Grassegger “Sağ Soros’dan nefret etti çünkü Yahudi’ydi. En soldakiler de ondan nefret etti çünkü kapitalistti” diyor.
İlginç olan bu “Yahudi komplosu” teorisinin arkasında kendisi de Yahudi olan Arthur Finkelstein’in bulunmasıydı.
Orban, Finkelstein’ın tavsiyelerini harfiyyen yerine getirdi, hatta daha ileri gitti.

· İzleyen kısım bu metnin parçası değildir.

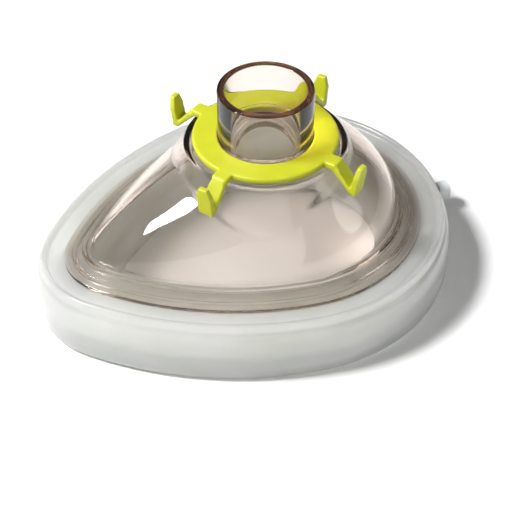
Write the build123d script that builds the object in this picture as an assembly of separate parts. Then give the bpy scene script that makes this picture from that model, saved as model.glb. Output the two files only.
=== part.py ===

2018 genel seçimlerinden önce Soros’u yeniden gündeme getiren Orban şöyle konuşuyordu:
“Bizden çok farklı bir düşmanla karşı karşıyayız. Açıkta değil, saklanıyor. Açık konuşmuyor, kurnaz. Dürüst değil ama prensipleri de yok. Ulusal değil uluslararası. Çalışmaya değil, döviz spekülasyonuna inanıyor. Vatanı yok ama bütün dünyanın sahibi olduğunu sanıyor.”
Orban bir kez daha ve ezici bir seçim zaferiyle iktidara geldi. Seçimden sonra Soros tarafından desteklenen kurumlara yönelik baskılar yoğunlaştı.
Mayıs ayında Açık Toplum Vakfı Macaristan’daki şubesini kapattı.
‘1930’ların Yahudi düşmanlığı canlandırılıyor’
Michael Ignatieff Budapeşte’deki Avrupa Merkez Üniversitesi’ni kapatmamak için direndi.
1944’de sadece iki ay içinde yarım milyon Yahudi asıllı Macar vatandaşının öldürüldüğü Macaristan gibi bir ülkede bu tür Yahudi düşmanı bir söylemin çok tehlikeli olduğunu söylüyor.
Ignatieff, Soros karşıtı kampanyayı “1930’ların Yahudi düşmanı söylemlerinin bütün ince detaylarıyla yeniden canlandırılması” olarak değerlendiriyor:
“Tam bir fantezi bu. 21. yüzyıl polikası bu işte. Bir düşmanın yoksa hemen yarat ve onu olduğunca güçlü göster ve bingo! Tabanın harekete geçiyor ve seçimi kazanıyorsun.”
“Soykırım olmadı” diyen birine karşı İngiltere mahkemelerinde açtığı davayı kazanan Profesör Deborah Lipstadt da aşırı sağ hükümetlerin söylemlerinin çok kaygı verici olduğu görüşünü paylaşıyor.
“Bu tür söylemler beni dehşete düşürüyor. Eskiden karanlık köşelerde, barlarda duyabileceğiniz türden şeyleri politikacılar, ulusal liderlerden duyuyorsunuz. Bu dilin bu şekilde kullanılması şok edici.”